Предчувствуя трудный разговор, Ожников подготовился к атаке.
— Ваш армейский стаж, Владимир Максимович, исчисляется с января 1943 года. Согласитесь, что этого быть не может.
— Почему?
— Вы родились в марте двадцать шестого. В январе сорок третьего вам исполнилось, вернее, было шестнадцать лет. Вас не могли зачислить в кадры армии, так как по закону вы не имели права присягать.
— Я и не присягал в шестнадцать. Присягу дал в день своего рождения, когда исполнилось семнадцать.
— А льготная военная пенсия оформлена с января.
— Меня приняли в авиашколу шестнадцатилетним, учитывая мой рапорт, ходатайство комсомольской организации, свидетельство медицинской комиссии и, главное, что у меня погиб отец и я добровольно заступил на его место в рядах армии.
— Может быть, и так, но ваш рассказ слабо подтвержден документами. Никаких ходатайств и свидетельств в личном деле нет.
— Кому и почему я должен доказывать, что это так?
— Не мне, конечно. Но если заинтересуется военкомат, то получится, что пенсию вы получили, так сказать, рановато. Если мы с вами не заполним вакуум в документах, пенсию придется отдать. А полученные деньги выплатить государству… Кстати, об отце. Почему вы не написали в биографии, что в годы культа он исключался из партии?
— Мне такие факты неизвестны. Я был в то время одиннадцатилетним мальчишкой и еще играл в казаки-разбойники. Откуда узнали вы? И зачем?
— Биографию следует писать полно, Владимир Максимович.
— Откуда узнали вы?
— Я не могу открывать свои должностные связи.
— Э, нет, Ефим Григорьевич, так не пойдет! Будь рядовым пилотом, я бы чихнул на ваши слова, а при моей должности такие вопросики не праздные. Не хочу догадываться, желаю знать точно. Потому что мне это совсем не нравится. Откуда у вас сведения об отце? — незаметно для себя повысил голос Донсков.
— Хорошо! — сказал Ожников. — Я кое у кого испрошу разрешения и покажу присланный нам документ.
— Кому «нам»?
— По каналам отдела кадров. Не волнуйтесь, Владимир Максимович, пустячок же.

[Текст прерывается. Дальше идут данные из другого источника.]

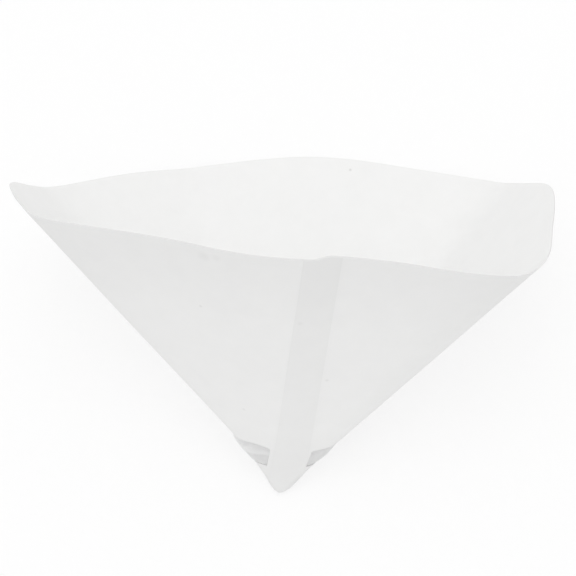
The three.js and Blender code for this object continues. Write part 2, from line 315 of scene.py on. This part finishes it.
def wall_grid():
    """Places on the sheet, as distance and angle, and the polygons between them."""
    lower = list(np.arange(ROW_STEP, TIP_REACH - 4, ROW_STEP))
    angles = np.arange(COLUMNS) * FULL / COLUMNS
    rims = rim_distance(angles)
    places = [(d, a) for d in lower for a in angles]
    for row in range(1, UPPER_ROWS + 1):
        share = row / UPPER_ROWS
        places += [(lower[-1] + share * (rim - lower[-1]), a) for rim, a in zip(rims, angles)]
    value = inside_window(*np.array(places).T)
    rows = len(places) // COLUMNS
    cuts, polygons = {}, []
    for row in range(rows - 1):
        for column in range(COLUMNS):
            beyond = (column + 1) % COLUMNS
            square = [row * COLUMNS + column, row * COLUMNS + beyond]
            square += [(row + 1) * COLUMNS + beyond, (row + 1) * COLUMNS + column]
            if all(value[k] <= 0 for k in square):
                polygons.append(square)
            elif any(value[k] <= 0 for k in square):
                polygon = trimmed(square, value, places, cuts)
                if len(set(polygon)) > 2:
                    polygons.append(polygon)
    places.append((0.0, 0.0))
    polygons += [[len(places) - 1, (c + 1) % COLUMNS, c] for c in range(COLUMNS)]
    return places, polygons


# %% [markdown]
# ## From a sheet to paper
# Real paper has a thickness, and here its edge shows all along the rim as a thin pale line. Solidify would
# make that edge, but it would also smooth the light round it. So the two skins are made by hand, one half
# a thickness out and one half in, and joined along each open edge. The edges are then marked sharp.
# Outside, cut edge and inside get a slot each, because they are finished differently: the outside carries
# painted shade at the point and towards the rim, and the cut edge is greyer as painted shade. Each point also
# keeps its place on the flat blank, so that tones and marks can be laid on the paper as it was before folding.
# A few slow waves, a tenth of a millimetre high, keep the walls from looking machined.


# %% Slow waves and the two skins
def waves(distance, angle):
    height = np.sin(5 * angle + distance / 13) + np.sin(11 * angle - distance / 21 + 1.3)
    return 0.06 * height * smooth(distance, 34, 90)


def two_skins(places, polygons, middle, thickness, first_turn=0.0):
    """A closed mesh on both sides of the sheet, and the place of each point on the flat blank in metres."""
    distance, angle = np.array(places).T
    centre = middle + waves(distance, angle)
    outer = offset_point(np.maximum(distance, 0.05), angle, centre + thickness / 2)
    inner = offset_point(np.maximum(distance, 0.05), angle, centre - thickness / 2)
    count = len(places)
    turn = np.mod(angle - first_turn, FULL) + first_turn - PANEL
    blank = np.column_stack([distance * np.sin(turn), distance * np.cos(turn), np.zeros(count)]) / 1000
    faces = [list(p) for p in polygons] + [[k + count for k in reversed(p)] for p in polygons]
    one_way = {(p[k], p[(k + 1) % len(p)]) for p in polygons for k in range(len(p))}
    for a, b in sorted(one_way):
        if (b, a) not in one_way:
            faces.append([b, a, a + count, b + count])
    return np.concatenate([outer, inner]), faces, np.concatenate([blank, blank])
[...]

— Эким же дураком вы меня считаете, Ефим Григорьевич! Хотя сам факт, если он имел место, в наше время действительно пустяк.
«Глаза у него бешеные. Кто дергал меня за язык?!» — лихорадочно соображал Ожников и мирно сказал:
— Зайдите ко мне на досуге, покажу письмо.
— Непременно. Обязательно зайду, Ефим Григорьевич! Какие еще у вас накопились вопросы?
— Я говорил неофициально, Владимир Максимович, а вы расстроились всерьез. Считайте — никаких вопросов у меня к вам не было.
— Интересная позиция: дать в зубы и сделать вид покровителя… Тогда у меня…
— Внимательно слушаю вас, Владимир Максимович.
— Давайте коротко и конкретно. Вы не знаете, при каких обстоятельствах авиатехник Галыга украл бочку спирта на руднике?
— Это он вам рассказал?
— Да.
— И вы верите?
— Лжет?
— Ну зачем так строго о больном человеке? В последнее время Галыге виделись не только люди, но, так сказать, и черти. Фантазия алкоголика не знает предела.
— Значит, Галыга придумал?
— Ему почудилось.
— А с катастрофой Воеводина-старшего?
— Не знаю, о чем вы? — ровно, спокойно произнес Ожников. — Степана лечить надо и увольнять из авиации. Но чересчур человечен в таких вопросах командир.
«Вот черт! — раздраженно подумал Донсков. — Дрянной из меня детектив… Неужели Галыга чокнутый?!»
— Вы давно знаете Галыгу, поддерживали в свое время его, оттого и мои вопросы, Ефим Григорьевич, — сказал он, не пожимая протянутой руки Ожникова. — Степана Галыгу будем лечить. Скоро поеду в управление и посоветуюсь обо всем с начальством и врачами. Жаль, что медкомиссия улетела. Деньком бы пораньше наш разговор.
— До свидания, Владимир Максимович!
— Не забудьте показать мне письмо об отце.
— Обязательно… на досуге.
Глава пятая
Кольский полуостров прощался с летом. Земная ось круто повернула тундру лицом к самому короткому дню, он теперь длился один час двадцать девять минут. Ночами мягко стучал в окна студенец, и ртуть в термометре съеживалась.